Dreese points out that among the main concerns of postcolonial literature is “to recover a sense of home, identity, community, and place in response to various forms of displacement caused by colonization, oppression, and environmental alienation.” (Dreese, 2002) In this respect, this paper will tackle one of the most prominent contemporary postcolonial texts that exposes and contests the concept of identity in relation to place. Between Two Worlds demonstrates Zainab’s pursuit of identity through a spiritual and a geographical journey. The latter would affect our protagonist in several ways, yet it would lead her to grow and learn more about herself. This narrative offers a detailed account of its author’s life both in her homeland and in the host country. Thus, it follows Zainab’s story from childhood to adulthood and the journey that results in her identity formation and maturity.
Given the importance of place in postcolonial narratives, Zainab Salbi makes an indirect reference to the setting of her story right from the start. The title of the work Between Two Worlds: Escape from tyranny, growing up in the shadow of Saddam Hussein (2005) bears the initial reference to place and demonstrates that the story will occur in two different locations. This also suggests the protagonist’s journey from home to exile and her inevitable detachment from her endeared homeland. Within the same title, Salbi describes her journey from home to exile as an “escape from tyranny”. The latter pushes us to assume that her detachment from home is a bittersweet choice to get rid of a certain unbearable situation.
Salbi’s relationship with each of the two worlds or places was, at a certain point in her life, determined by her own safety within the confines of the place where she is located. Wherever her fear ends, there is home, even if it is temporarily. When Zainab’s life and freedom were threatened in her homeland, she escaped to another place seeking refuge and searching for safety. The feeling of safety that a person acquires within an unfamiliar environment enhances his/her sense of place and facilitates the formation of a bond with the new place. Moreover, despite the fact that Zainab escaped tyranny in Iraq, the bond with her homeland did not break. Her emotional attachment to Iraq was neither affected by exile, nor by the new bond which she created with the host country.
Zainab’s memories in Iraq, both the happy and the sad ones, determined her relationship with the place she inhabited for nineteen years. Happy memories of herself and her mother driving along the streets of Baghdad, shopping or running errands together, show the stability that characterized Zainab’s home back then, and thus, her life.
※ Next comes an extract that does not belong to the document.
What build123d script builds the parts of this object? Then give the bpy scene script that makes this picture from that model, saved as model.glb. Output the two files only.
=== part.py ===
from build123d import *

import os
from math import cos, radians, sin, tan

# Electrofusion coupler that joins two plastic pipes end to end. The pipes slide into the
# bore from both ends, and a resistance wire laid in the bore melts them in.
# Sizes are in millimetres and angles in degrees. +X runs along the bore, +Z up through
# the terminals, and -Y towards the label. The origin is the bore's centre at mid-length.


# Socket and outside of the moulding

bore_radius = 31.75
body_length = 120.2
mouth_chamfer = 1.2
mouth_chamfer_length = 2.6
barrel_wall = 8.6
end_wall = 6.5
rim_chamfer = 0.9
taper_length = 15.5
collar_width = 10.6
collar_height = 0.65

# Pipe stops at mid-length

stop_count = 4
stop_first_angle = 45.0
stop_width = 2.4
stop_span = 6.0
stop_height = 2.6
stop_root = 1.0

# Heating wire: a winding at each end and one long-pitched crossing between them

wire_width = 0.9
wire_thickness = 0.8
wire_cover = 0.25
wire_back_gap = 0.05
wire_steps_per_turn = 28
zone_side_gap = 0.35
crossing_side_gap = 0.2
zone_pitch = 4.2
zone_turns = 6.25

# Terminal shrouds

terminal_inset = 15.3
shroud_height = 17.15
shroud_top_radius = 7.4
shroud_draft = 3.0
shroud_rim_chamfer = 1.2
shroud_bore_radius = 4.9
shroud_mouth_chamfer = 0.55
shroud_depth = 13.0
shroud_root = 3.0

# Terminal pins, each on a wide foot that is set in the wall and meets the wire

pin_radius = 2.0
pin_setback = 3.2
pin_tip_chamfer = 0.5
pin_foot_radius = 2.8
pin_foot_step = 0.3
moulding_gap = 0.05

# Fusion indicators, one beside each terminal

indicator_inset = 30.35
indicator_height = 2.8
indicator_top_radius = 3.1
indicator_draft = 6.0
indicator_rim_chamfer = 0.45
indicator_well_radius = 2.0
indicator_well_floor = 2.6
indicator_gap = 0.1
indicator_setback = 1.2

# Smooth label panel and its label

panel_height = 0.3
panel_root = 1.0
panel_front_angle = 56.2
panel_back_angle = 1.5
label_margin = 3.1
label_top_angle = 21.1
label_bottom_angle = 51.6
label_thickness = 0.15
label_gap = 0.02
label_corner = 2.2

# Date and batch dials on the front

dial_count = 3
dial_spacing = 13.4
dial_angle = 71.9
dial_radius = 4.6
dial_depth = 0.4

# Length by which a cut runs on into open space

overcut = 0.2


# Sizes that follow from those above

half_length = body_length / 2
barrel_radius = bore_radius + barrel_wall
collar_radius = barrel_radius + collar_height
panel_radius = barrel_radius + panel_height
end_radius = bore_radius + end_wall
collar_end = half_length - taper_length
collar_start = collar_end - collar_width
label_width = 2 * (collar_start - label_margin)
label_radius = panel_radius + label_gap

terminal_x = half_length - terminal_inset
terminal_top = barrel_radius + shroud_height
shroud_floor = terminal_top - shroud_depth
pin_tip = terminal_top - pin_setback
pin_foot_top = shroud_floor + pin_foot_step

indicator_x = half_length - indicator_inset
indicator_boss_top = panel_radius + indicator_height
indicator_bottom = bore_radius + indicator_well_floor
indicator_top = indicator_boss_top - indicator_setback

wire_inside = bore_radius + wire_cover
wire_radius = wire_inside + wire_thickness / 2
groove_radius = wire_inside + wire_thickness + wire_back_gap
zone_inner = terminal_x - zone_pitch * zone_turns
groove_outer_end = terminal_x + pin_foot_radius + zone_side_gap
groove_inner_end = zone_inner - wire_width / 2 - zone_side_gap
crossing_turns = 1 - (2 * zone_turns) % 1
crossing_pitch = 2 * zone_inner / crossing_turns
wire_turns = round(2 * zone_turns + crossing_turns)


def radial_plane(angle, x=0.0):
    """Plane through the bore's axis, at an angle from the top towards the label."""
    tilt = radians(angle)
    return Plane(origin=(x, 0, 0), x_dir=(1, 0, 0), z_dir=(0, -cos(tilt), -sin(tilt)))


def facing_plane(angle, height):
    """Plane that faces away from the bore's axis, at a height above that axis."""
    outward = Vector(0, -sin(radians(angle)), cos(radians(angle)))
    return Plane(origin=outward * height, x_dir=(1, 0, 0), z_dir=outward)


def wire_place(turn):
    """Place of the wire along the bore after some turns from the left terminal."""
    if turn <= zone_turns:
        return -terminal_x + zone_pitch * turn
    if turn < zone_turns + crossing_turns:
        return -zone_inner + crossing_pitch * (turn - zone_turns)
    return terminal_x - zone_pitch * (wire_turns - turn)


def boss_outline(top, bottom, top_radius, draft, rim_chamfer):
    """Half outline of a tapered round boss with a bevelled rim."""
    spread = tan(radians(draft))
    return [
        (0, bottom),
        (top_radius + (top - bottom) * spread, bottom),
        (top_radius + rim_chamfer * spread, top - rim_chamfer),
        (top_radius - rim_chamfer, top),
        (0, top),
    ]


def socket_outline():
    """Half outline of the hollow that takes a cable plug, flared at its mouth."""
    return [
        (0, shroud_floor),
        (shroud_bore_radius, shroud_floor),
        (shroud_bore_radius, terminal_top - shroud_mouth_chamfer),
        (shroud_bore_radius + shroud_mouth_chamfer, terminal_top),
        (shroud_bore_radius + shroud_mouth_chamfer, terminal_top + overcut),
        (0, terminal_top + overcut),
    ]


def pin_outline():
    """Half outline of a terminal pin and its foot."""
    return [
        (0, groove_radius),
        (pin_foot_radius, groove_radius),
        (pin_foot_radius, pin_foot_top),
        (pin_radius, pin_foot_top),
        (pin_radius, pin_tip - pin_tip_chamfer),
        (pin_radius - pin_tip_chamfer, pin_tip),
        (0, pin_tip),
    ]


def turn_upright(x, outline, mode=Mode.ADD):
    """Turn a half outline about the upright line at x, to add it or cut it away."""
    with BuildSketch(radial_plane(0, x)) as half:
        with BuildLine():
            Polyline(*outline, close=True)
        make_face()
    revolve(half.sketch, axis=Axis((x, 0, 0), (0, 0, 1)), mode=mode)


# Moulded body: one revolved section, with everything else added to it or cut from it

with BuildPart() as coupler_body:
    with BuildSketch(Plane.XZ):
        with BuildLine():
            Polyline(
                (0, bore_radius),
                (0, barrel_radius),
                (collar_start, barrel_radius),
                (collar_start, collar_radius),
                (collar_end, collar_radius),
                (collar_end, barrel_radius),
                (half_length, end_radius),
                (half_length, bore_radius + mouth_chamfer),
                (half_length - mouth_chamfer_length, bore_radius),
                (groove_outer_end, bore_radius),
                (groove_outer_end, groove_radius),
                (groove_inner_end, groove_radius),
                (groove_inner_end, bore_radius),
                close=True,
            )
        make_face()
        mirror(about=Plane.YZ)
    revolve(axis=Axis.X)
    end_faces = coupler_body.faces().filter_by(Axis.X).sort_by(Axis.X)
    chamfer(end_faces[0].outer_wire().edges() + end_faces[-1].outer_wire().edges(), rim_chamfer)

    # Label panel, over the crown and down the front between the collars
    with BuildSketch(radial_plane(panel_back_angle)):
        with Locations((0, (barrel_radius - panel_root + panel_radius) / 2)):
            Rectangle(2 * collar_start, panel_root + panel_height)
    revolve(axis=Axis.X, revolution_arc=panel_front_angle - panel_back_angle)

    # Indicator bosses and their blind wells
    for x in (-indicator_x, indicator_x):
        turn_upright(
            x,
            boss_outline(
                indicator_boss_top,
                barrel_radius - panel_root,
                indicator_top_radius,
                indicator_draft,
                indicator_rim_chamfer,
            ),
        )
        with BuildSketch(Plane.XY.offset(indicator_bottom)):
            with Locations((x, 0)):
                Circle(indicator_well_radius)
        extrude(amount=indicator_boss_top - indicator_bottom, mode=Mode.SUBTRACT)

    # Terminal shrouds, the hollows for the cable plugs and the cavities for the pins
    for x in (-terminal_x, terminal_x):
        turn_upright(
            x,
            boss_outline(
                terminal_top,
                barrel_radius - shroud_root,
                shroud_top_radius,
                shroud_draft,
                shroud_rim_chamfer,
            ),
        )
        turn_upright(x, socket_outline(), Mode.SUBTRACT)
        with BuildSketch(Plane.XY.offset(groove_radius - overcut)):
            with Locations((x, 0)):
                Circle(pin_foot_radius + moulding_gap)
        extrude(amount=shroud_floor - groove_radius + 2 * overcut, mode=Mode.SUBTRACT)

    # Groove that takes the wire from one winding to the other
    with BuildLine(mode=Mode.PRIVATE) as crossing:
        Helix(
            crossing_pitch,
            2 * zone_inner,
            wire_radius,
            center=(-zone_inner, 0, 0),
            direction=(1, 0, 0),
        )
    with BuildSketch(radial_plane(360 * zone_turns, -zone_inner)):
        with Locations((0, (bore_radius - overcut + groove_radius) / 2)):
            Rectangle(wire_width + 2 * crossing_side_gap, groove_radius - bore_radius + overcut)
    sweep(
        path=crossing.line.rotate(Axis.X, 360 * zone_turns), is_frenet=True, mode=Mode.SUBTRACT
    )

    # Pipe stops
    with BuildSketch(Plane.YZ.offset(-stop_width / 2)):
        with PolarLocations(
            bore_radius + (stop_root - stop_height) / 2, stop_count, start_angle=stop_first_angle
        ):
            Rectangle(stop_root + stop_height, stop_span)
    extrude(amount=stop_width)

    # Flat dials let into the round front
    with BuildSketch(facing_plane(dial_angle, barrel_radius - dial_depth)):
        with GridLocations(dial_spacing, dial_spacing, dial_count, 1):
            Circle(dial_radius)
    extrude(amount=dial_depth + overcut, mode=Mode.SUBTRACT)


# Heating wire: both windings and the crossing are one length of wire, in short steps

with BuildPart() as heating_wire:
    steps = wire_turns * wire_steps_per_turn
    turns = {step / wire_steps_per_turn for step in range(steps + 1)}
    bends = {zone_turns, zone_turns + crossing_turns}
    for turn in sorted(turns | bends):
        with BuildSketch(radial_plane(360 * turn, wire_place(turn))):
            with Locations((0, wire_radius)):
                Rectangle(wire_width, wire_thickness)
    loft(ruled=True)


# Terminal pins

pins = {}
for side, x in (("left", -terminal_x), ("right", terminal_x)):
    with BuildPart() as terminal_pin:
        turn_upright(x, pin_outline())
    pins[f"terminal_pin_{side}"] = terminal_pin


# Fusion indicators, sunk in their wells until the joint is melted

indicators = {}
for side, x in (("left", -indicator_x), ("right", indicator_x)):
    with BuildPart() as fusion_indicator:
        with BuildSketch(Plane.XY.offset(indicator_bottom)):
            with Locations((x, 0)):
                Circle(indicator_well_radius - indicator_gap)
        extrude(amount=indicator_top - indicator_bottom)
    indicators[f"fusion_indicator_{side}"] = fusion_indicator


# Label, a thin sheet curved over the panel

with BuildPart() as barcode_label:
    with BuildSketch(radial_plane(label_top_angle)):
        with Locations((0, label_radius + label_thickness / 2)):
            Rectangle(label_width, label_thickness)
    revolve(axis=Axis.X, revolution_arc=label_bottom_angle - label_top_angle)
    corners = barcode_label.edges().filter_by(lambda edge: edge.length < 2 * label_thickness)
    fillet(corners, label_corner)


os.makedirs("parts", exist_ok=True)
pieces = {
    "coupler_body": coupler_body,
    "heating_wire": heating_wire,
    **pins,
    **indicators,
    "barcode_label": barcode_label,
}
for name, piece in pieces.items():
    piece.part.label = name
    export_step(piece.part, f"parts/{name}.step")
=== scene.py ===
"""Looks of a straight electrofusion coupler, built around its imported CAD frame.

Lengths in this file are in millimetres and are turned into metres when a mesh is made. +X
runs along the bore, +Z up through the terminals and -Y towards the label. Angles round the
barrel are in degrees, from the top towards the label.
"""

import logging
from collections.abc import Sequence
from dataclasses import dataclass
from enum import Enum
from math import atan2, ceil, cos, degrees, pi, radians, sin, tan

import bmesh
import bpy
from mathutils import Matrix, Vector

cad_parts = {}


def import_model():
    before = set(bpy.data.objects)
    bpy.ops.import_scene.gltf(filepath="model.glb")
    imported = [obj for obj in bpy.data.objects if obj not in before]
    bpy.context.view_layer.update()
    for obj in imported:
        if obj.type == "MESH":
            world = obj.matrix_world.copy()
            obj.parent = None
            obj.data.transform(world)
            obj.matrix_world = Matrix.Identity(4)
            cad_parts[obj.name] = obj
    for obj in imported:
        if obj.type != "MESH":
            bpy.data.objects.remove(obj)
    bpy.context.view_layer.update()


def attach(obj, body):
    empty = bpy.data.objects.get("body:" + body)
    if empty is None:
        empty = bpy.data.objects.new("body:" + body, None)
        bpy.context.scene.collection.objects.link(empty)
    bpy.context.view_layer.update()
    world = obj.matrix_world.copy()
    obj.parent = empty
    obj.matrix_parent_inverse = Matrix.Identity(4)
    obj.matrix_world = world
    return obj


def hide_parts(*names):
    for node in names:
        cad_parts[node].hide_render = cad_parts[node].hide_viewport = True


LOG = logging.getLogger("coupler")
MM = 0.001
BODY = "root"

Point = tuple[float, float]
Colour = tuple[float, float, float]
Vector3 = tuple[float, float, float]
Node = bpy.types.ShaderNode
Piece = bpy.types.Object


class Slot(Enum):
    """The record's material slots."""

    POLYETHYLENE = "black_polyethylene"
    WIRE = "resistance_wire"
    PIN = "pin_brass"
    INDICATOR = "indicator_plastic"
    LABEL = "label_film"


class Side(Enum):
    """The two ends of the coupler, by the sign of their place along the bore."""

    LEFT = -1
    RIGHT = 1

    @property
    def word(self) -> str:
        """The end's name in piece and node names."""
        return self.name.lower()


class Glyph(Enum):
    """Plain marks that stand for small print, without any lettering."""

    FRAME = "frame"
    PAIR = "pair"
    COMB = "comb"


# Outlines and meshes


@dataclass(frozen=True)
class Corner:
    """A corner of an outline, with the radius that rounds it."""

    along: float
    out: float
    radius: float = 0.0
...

Nonetheless, her memories of her mother trying to commit suicide, lying unconscious on her bedroom floor surrounded with pills of different colors, imply the restlessness and insecurity she had begun to experience in Iraq during the reign of Saddam Hussein (1979–2006).
Nonetheless, feelings of insecurity, restlessness, and instability return to haunt Zainab’s life when she finds herself entrapped in another abusive relationship. Despite being forced to forsake her homeland due to political and patriarchal oppression, her new situation turned out to be even worse. As soon as she realized that the man she married was a brutal rapist, her newly acquired sense of safety immediately dissipated and she started to feel estranged. The marital house she inhabited did not feel like a home, and thoughts of escape started to form in her mind anew.
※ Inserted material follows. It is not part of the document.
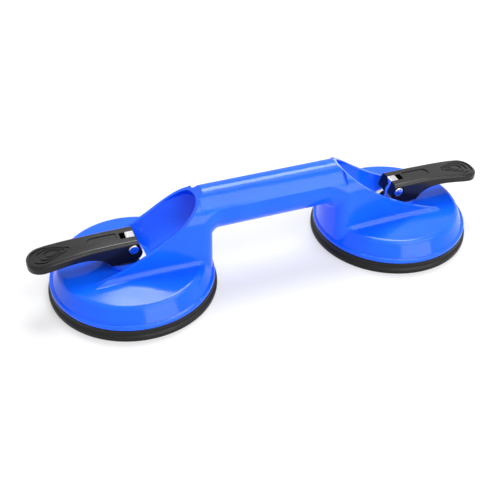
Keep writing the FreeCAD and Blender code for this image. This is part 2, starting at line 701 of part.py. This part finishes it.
def lever_pivot_pin():
    """The steel pin through both cheeks and the lug: a domed head in front, a grooved tail behind."""
    face = LEVER_HALF_WIDTH - COUNTERBORE_DEPTH
    tail = face + PIN_TAIL
    shaft = cross_cylinder(PIN_RADIUS, -face, tail, PIN_Z)
    head = turned([
        (0, 0, 0),
        (PIN_HEAD_RADIUS, 0, 0),
        (PIN_HEAD_RADIUS, PIN_HEAD_HEIGHT, PIN_HEAD_ROUNDING),
        (0, PIN_HEAD_HEIGHT, 0),
    ])
    head.rotate(V(0, 0, 0), X_AXIS, 90)
    head.translate(V(0, -face, PIN_Z))
    groove = cross_cylinder(PIN_RADIUS + 1, face + RING_GAP, face + RING_GAP + RING_THICKNESS, PIN_Z)
    groove = groove.cut(cross_cylinder(RING_GROOVE_RADIUS, 0, tail + 1, PIN_Z))
    return shaft.fuse(head).cut(groove)


def pin_retaining_ring():
    """The spring clip in the pin's groove, open on one side."""
    near = LEVER_HALF_WIDTH - COUNTERBORE_DEPTH + RING_GAP
    ring = cross_cylinder(RING_RADIUS, near, near + RING_THICKNESS, PIN_Z)
    bore = cross_cylinder(RING_GROOVE_RADIUS, 0, near + 2, PIN_Z)
    mouth = block(-RING_MOUTH_HALF, RING_MOUTH_HALF, near - 1, near + 2, PIN_Z - RING_RADIUS - 1, PIN_Z)
    return ring.cut([bore, mouth])


# ---------------------------------------------------------------- the whole lifter

def placed(shape, side):
    """The left cup's piece, or its mirror image on the right."""
    moved = shape.copy()
    moved.translate(V(-CUP_SPACING / 2, 0, 0))
    return moved if side == "left" else moved.mirror(V(0, 0, 0), X_AXIS)


os.makedirs("parts", exist_ok=True)

end = casting_end()
body_casting = placed(end, "left").fuse(placed(end, "right")).removeSplitter()
body_casting.exportStep("parts/body_casting.step")

for side in ("left", "right"):
    for make in (rubber_pad, pad_plate, pull_stud, stud_lock_nut, stud_guide_bush, cam_wear_plate,
                 return_spring, lever, lever_pivot_pin, pin_retaining_ring):
        placed(make(), side).exportStep("parts/%s_%s.step" % (make.__name__, side))
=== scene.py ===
import math

import bmesh
import bpy
from mathutils import Matrix, Vector


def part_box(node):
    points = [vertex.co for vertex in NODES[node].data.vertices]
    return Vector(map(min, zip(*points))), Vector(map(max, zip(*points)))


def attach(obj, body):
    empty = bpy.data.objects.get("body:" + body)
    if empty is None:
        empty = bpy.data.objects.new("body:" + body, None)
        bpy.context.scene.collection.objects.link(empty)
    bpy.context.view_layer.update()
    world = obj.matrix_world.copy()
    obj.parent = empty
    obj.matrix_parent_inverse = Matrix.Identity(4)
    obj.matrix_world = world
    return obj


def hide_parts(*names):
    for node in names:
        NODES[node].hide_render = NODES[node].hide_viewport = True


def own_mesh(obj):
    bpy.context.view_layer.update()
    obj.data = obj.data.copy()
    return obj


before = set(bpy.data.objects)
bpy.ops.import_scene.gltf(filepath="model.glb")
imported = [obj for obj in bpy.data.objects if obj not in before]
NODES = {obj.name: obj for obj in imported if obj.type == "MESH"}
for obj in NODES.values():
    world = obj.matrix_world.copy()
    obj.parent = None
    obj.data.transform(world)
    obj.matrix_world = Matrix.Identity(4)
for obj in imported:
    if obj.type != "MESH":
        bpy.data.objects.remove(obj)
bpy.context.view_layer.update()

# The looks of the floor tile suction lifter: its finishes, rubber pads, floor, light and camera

MM = 0.001
SIDES = ("left", "right")


# ---------------------------------------------------------------- colour and node helpers

def colour(hex_code):
    """An sRGB hex colour as linear values, fully opaque."""
    channels = [int(hex_code[i:i + 2], 16) / 255 for i in (1, 3, 5)]
    linear = [c / 12.92 if c <= 0.04045 else ((c + 0.055) / 1.055) ** 2.4 for c in channels]
    return (*linear, 1.0)


def node(tree, kind, settings=None, **links):
    """Adds a shader node with its settings, and fills its inputs with values or links.

    An input is given by its name, with _ for each space, or by its place, as _0.
    """
    made = tree.nodes.new(kind)
    for name, value in (settings or {}).items():
        setattr(made, name, value)
    for name, value in links.items():
        place = int(name[1:]) if name[0] == "_" else name.replace("_", " ")
        socket = made.inputs[place]
        if isinstance(value, bpy.types.NodeSocket):
            tree.links.new(value, socket)
        else:
            socket.default_value = value
    return made


def per_metre(size_mm):
    """The scale that gives a noise or wave pattern features of this size."""
    return 1000 / size_mm


def new_material(name):
    """An empty node material, its tree and a texture position in the part's own metres."""
    material = bpy.data.materials.new(name)
    material.use_nodes = True
    material.node_tree.nodes.clear()
    place = node(material.node_tree, "ShaderNodeTexCoord").outputs["Object"]
    return material, material.node_tree, place


def finished(material, shader):
    """Wires a shader to the material's output."""
    node(material.node_tree, "ShaderNodeOutputMaterial", Surface=shader.outputs[0])
    return material


def noise(tree, place, size_mm, detail=2.0):
    """Even random mottling of the given feature size, from 0 to 1 about 0.5."""
    made = node(tree, "ShaderNodeTexNoise", Vector=place, Scale=per_metre(size_mm), Detail=detail)
    return made.outputs[0]


def ranged(tree, value, low, high):
    """A 0 to 1 value stretched to run from low to high, most of it from the middle of its range."""
    return node(tree, "ShaderNodeMapRange", Value=value, From_Min=0.3, From_Max=0.7,
                To_Min=low, To_Max=high).outputs[0]


def bumped(tree, height, depth_mm, strength, under=None):
    """A surface normal raised by height, over another bump if one is given."""
    links = {"Height": height, "Distance": depth_mm * MM, "Strength": strength}
    if under is not None:
        links["Normal"] = under
    return node(tree, "ShaderNodeBump", **links).outputs["Normal"]


def softened(tree, radius_mm):
    """A surface normal that turns sharp edges into narrow rounded ones."""
    return node(tree, "ShaderNodeBevel", {"samples": 6}, Radius=radius_mm * MM).outputs[0]


def blended(tree, share, first, second):
    """One colour going over into another by a 0 to 1 share."""
    return node(tree, "ShaderNodeMix", {"data_type": "RGBA"}, _0=share, _6=first, _7=second).outputs[2]


def dress(piece, material):
    """Gives a piece this material and no other."""
    piece.data.materials.clear()
    piece.data.materials.append(material)


# ---------------------------------------------------------------- finishes

def gloss_paint_on_cast_aluminium():
    """Stoved gloss paint sprayed on a sand-blasted casting.

    It levels out to a deep shine, with the faint ripple of sprayed paint and the slow waviness of the
    casting under it, which makes the edges of reflections wander.
    """
    material, tree, place = new_material("blue_gloss_paint_on_cast_aluminium")
    mottle = ranged(tree, noise(tree, place, 28), 0.0, 1.0)
    pigment = blended(tree, mottle, colour("#0A5AFF"), colour("#0F61FF"))
    casting_waves = bumped(tree, noise(tree, place, 30, 1.0), 0.5, 0.5, softened(tree, 0.8))
    spray_ripple = bumped(tree, noise(tree, place, 2.2, 2.0), 0.02, 0.35, casting_waves)
    roughness = ranged(tree, noise(tree, place, 14, 3.0), 0.11, 0.16)
    shader = node(tree, "ShaderNodeBsdfPrincipled", Base_Color=pigment, Roughness=roughness, IOR=1.5,
                  Specular_IOR_Level=0.28, Normal=spray_ripple)
    return finished(material, shader)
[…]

Fear, insecurity and indecisiveness have the ability to generate nostalgia and homesickness. After her marriage failed, Zainab wanted to go back to her homeland, but she knew that there was no place for her if she went back. Her nostalgic feelings did not disappear, however, they were redirected. The home she was eager to find could be anywhere, and she had to search for it instead of going back to where she came from.
For Zainab Salbi, home was her safe house in Iraq among her family members, before the coming of Saddam Hussein into their lives and becoming a threat to their wellbeing. The search for home, therefore, begins with looking for safety, and this is what urged Zainab to leave her homeland in the first place. Generally speaking, people would choose to be in a state of constant movement until they find a welcoming environment that may simulate home or replace it. Accordingly, when Zainab’s first attempt to find home through marriage failed, her instincts instigated her to keep searching.
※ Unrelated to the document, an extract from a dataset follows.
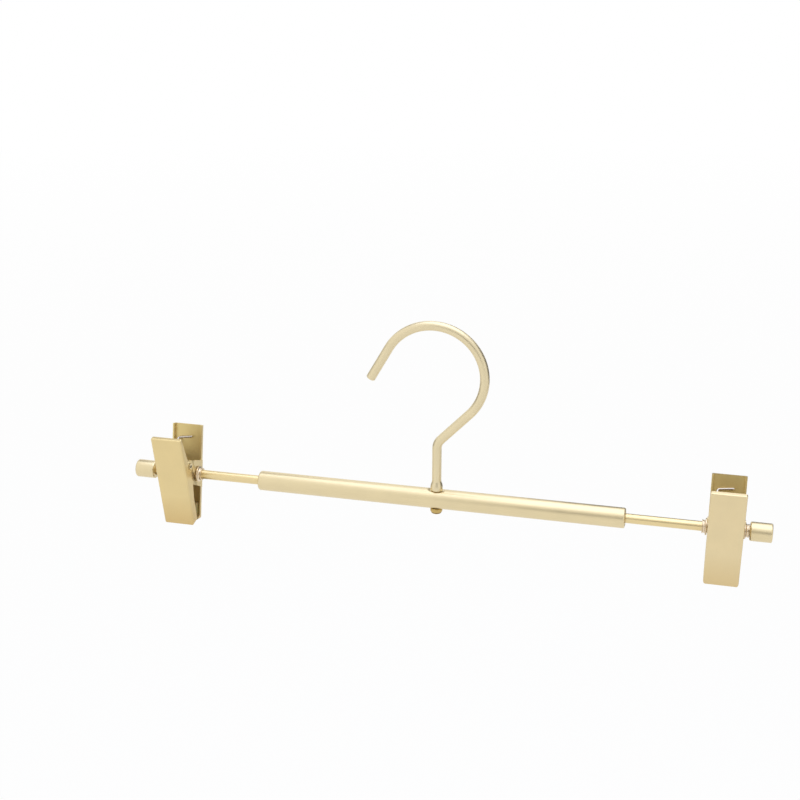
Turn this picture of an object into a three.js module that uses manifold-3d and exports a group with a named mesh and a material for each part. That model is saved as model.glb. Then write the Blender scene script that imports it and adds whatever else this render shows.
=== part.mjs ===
// Skirt hanger: a wire hook swivels in a thick tube, thin rods carry two sprung sheet metal clips.
// Millimetres, +Z up. The origin is where a rail touches the inside of the hook, above the stem.
import * as THREE from 'three';
import { mergeVertices } from 'three/addons/utils/BufferGeometryUtils.js';
import Module from 'manifold-3d';

const wasm = await Module();
wasm.setup();

// Gaps
const seatGap = 0.3;
const turnGap = 0.2;
const overrun = 2.0;

// Hook
const wireRadius = 2.35;
const hookRadius = 25.6;
const hookCentreOffset = -2.4;
const neckFootHeight = 29.8;
const neckLength = 22.95;
const neckBendRadius = 6.5;
const tipLength = 18.7;
const tipStartAngle = 150;
const tipRounding = 0.6;
const shoulderRadius = 3.1;
const shoulderBand = 1.9;
const shoulderFlare = 3.5;
const shoulderEdge = 0.5;
const tenonRadius = 1.8;
const headRadius = 2.6;
const headThickness = 0.8;
const headDomeAngle = 60;
const washerRadius = 3.05;
const washerThickness = 2.2;
const washerEdge = 0.6;

// Bar: tube, plugs, rods and knobs
const tubeRadius = 5.0;
const tubeWall = 1.2;
const tubeLength = 187.5;
const tubeEdge = 0.9;
const seatDepth = 0.6;
const seatMargin = 0.3;
const plugLength = 22.0;
const plugRecess = 0.7;
const plugChamfer = 0.4;
const rodRadius = 2.35;
const rodEdge = 0.3;
const rodReach = 58.0;
const knobRadius = 4.6;
const knobLength = 10.4;
const knobEdge = 0.75;
const knobBoreDepth = 6.5;

// Sleeve that each clip slides and swings on
const sleeveWall = 0.5;
const sleeveBoreGap = 0.15;
const rimRadius = 4.1;
const rimThickness = 0.8;
const rimEdge = 0.3;
const flareLength = 0.8;
const collarLength = 0.3;
const collarRadius = 3.05;
const beadRadius = 3.3;
const beadLength = 0.5;
const beadEdge = 0.15;

// Clip jaws, pressed from sheet
const sheet = 0.8;
const jawWidth = 16.5;
const bendRadius = 1.0;
const topCornerRadius = 0.8;
const tipCornerRadius = 2.0;
const frontTilt = 11.8;
const rearTilt = 10.9;
const rodDepth = 6.5;
const pivotReach = 10.3;
const pivotRise = 5.8;
const pivotDepth = 6.4;
const frontRise = 19.2;
const frontDrop = 33.4;
const frontLipTop = 2.4;
const frontFlangeTop = 1.0;
const frontFlange = 6.4;
const frontFlangeStartDrop = 3.0;
const frontFlangeFullDrop = 9.5;
const frontFlangeTaperDrop = 20.0;
const frontLobeRadius = 3.0;
const rearRise = 25.0;
const rearDrop = 25.8;
const rearFlange = 2.6;
const earRise = 6.2;
const earDrop = 8.3;
const earCornerReach = 4.0;
const earCornerDrop = 5.0;
const earLobeRadius = 3.1;
const joggleLength = 1.3;
const tipGap = 0.5;

// Pivot pin
const pinRadius = 1.2;
const pinBoreRadius = 0.6;
const pinHeadRadius = 1.6;
const pinHeadThickness = 0.3;

// Spring
const springWireRadius = 0.6;
const springRadius = 2.9;
const springCurls = 6;
const springEndGap = 0.7;
const springBarDrop = 7.4;
const springBarLength = 7.8;
const springBarTilt = 7;
const springBendRadius = 1.4;

// Grip pads
const padHeight = 7.6;
const padSideGap = 0.35;
const padGap = 0.3;
const padEdge = 0.7;
const padRibs = 5;
const padRibDepth = 0.35;

// Where the clips stand: the right one at its outer stop, the left one pushed in a little
const leftClipSlip = 3.9;

// Facet counts
const tubeSides = 48;
const knobSides = 40;
const sleeveSides = 32;
const rodSides = 24;
const pinSides = 20;
const wireSides = 18;
const hookArcSteps = 44;
const bendSteps = 5;
const curlSteps = 8;
const curlSides = 5;
const cornerSteps = 4;
const flareSteps = 3;
const lobeSteps = 8;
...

Later on, Zainab Salbi juxtaposes the sense of belonging and the freedom of choice and identification. Upon establishing her life away from her ex-husband, Zainab comments: “[h] ere, at last, I had an opportunity to read whatever I chose and say whatever I wanted.” (Salbi and Becklund, 2005) In fact, what she lacked in her previous “unhomely” homes was the freedom to be herself. This freedom, however, is retrieved when she finally moved out of her oppressive marriage and left for Washington D.C to pursue both her university education and a professional career.
In the chapter entitled “Becoming Zainab”, Salbi presented the newly-found home as an extremely effective element in her identity development and self growth, through acquiring the right to choose who she wants to be. Hence, she was going through the process of becoming herself, i.e. becoming Zainab. What is more important is that she was no longer “the pilot’s daughter”, as people in Iraq referred to her, or “Saddam’s friend” as her former husband called her and thought of her. That new home granted Zainab the freedom and the power to become herself.
In her memoir, Zainab Salbi highlights the relationship between the place and the self, foregrounding its importance in the process of growth. Her experiences in Iraq were as essential to her growth as were her experiences in the United States. Moreover, her strive for empowerment was reinforced as her sense of place was successfully established. When Zainab demarcated her boundaries as an Iraqi woman in exile, her ethnic and gender identity created the starting point for her journey of self growth and identification. Thus, through her book, the woman claimed the home she lost decades ago, decolonized it, and in due course, made peace with it.